━━━━━ SUPPLIED INFORMATION ━━━━━
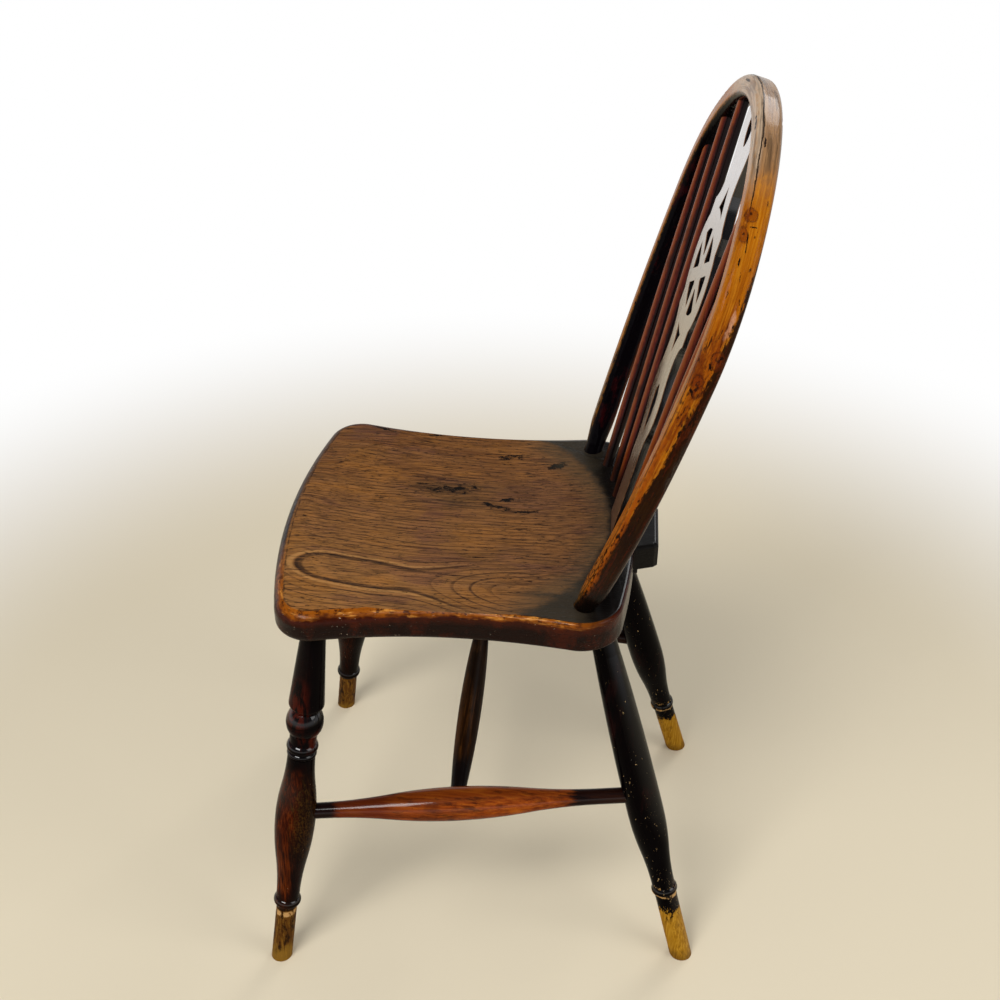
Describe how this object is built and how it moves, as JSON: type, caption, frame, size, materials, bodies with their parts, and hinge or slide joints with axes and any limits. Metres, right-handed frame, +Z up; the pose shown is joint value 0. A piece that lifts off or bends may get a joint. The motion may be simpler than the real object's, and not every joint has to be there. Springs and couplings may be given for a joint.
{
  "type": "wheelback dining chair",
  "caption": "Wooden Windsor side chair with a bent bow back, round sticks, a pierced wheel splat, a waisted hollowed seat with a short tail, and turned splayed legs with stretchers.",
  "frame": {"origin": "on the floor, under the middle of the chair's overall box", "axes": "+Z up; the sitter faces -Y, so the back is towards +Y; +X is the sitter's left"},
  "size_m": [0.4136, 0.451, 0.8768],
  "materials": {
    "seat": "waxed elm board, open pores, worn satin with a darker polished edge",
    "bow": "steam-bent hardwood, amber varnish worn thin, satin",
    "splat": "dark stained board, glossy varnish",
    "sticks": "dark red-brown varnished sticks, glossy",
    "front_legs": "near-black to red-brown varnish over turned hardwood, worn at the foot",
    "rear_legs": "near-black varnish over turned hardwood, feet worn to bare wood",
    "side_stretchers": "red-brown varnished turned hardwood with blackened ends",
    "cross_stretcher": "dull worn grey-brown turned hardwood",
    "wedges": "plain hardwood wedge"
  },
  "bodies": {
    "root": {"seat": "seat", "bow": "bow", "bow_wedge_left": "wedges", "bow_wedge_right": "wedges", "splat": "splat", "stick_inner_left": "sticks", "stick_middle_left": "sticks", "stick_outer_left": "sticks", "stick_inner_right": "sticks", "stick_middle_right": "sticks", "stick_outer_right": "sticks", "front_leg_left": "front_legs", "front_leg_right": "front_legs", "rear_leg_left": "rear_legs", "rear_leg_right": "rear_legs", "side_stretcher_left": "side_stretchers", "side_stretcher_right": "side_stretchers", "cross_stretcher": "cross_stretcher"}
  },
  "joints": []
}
━━━━━
*OBJECTIVE*
Output the listing above word for word.

*RESPONSE TO THE TASK*
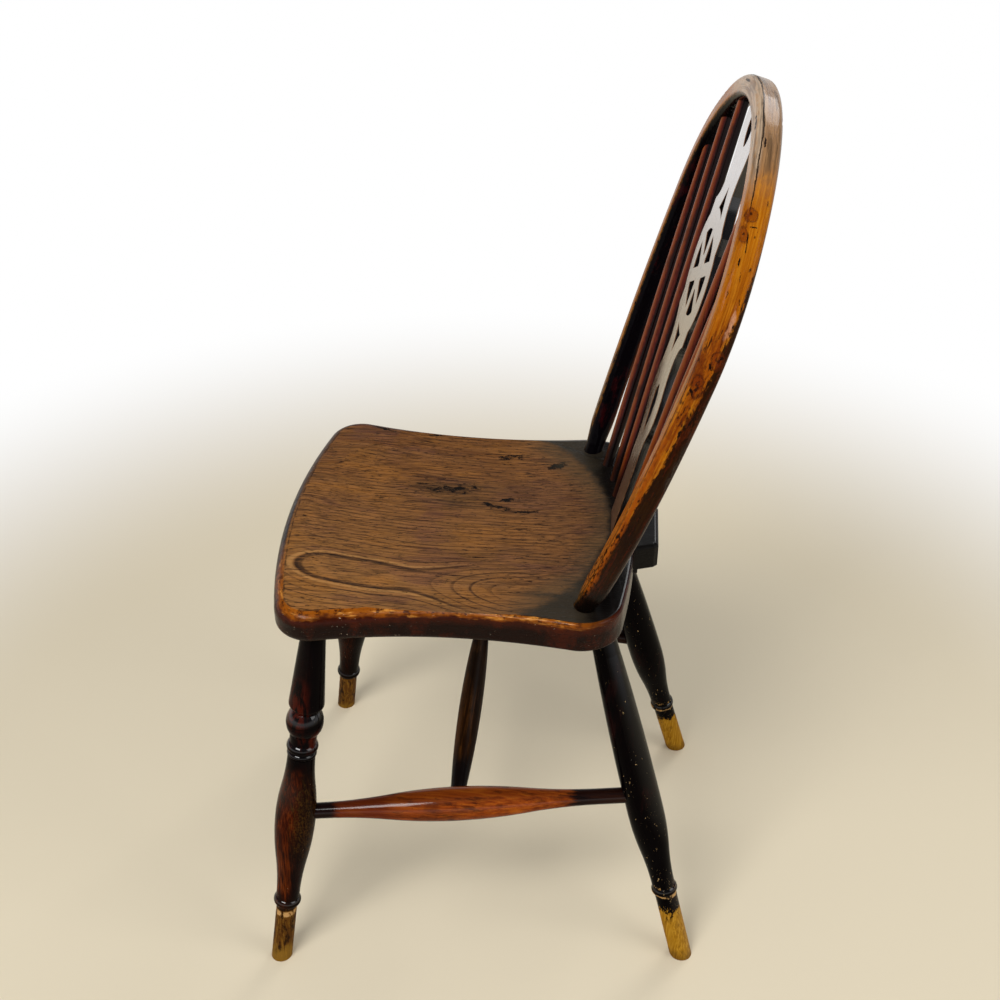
Describe how this object is built and how it moves, as JSON: type, caption, frame, size, materials, bodies with their parts, and hinge or slide joints with axes and any limits. Metres, right-handed frame, +Z up; the pose shown is joint value 0. A piece that lifts off or bends may get a joint. The motion may be simpler than the real object's, and not every joint has to be there. Springs and couplings may be given for a joint.
{
  "type": "wheelback dining chair",
  "caption": "Wooden Windsor side chair with a bent bow back, round sticks, a pierced wheel splat, a waisted hollowed seat with a short tail, and turned splayed legs with stretchers.",
  "frame": {"origin": "on the floor, under the middle of the chair's overall box", "axes": "+Z up; the sitter faces -Y, so the back is towards +Y; +X is the sitter's left"},
  "size_m": [0.4136, 0.451, 0.8768],
  "materials": {
    "seat": "waxed elm board, open pores, worn satin with a darker polished edge",
    "bow": "steam-bent hardwood, amber varnish worn thin, satin",
    "splat": "dark stained board, glossy varnish",
    "sticks": "dark red-brown varnished sticks, glossy",
    "front_legs": "near-black to red-brown varnish over turned hardwood, worn at the foot",
    "rear_legs": "near-black varnish over turned hardwood, feet worn to bare wood",
    "side_stretchers": "red-brown varnished turned hardwood with blackened ends",
    "cross_stretcher": "dull worn grey-brown turned hardwood",
    "wedges": "plain hardwood wedge"
  },
  "bodies": {
    "root": {"seat": "seat", "bow": "bow", "bow_wedge_left": "wedges", "bow_wedge_right": "wedges", "splat": "splat", "stick_inner_left": "sticks", "stick_middle_left": "sticks", "stick_outer_left": "sticks", "stick_inner_right": "sticks", "stick_middle_right": "sticks", "stick_outer_right": "sticks", "front_leg_left": "front_legs", "front_leg_right": "front_legs", "rear_leg_left": "rear_legs", "rear_leg_right": "rear_legs", "side_stretcher_left": "side_stretchers", "side_stretcher_right": "side_stretchers", "cross_stretcher": "cross_stretcher"}
  },
  "joints": []
}